--- Begin Given data ---
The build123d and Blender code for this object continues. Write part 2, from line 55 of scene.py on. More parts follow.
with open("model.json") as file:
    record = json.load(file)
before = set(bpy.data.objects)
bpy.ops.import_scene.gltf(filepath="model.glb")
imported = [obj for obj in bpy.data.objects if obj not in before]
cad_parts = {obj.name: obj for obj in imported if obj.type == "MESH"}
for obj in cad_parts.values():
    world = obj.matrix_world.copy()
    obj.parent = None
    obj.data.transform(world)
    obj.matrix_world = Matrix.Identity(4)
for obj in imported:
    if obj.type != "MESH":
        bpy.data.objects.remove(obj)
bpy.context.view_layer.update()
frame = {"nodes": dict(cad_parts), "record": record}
--- End Given data ---
### Problem details
Give the lines exactly as they stand, from the line with "obj.parent = None" through the end of the material.

### Solution
    obj.parent = None
    obj.data.transform(world)
    obj.matrix_world = Matrix.Identity(4)
for obj in imported:
    if obj.type != "MESH":
        bpy.data.objects.remove(obj)
bpy.context.view_layer.update()
frame = {"nodes": dict(cad_parts), "record": record}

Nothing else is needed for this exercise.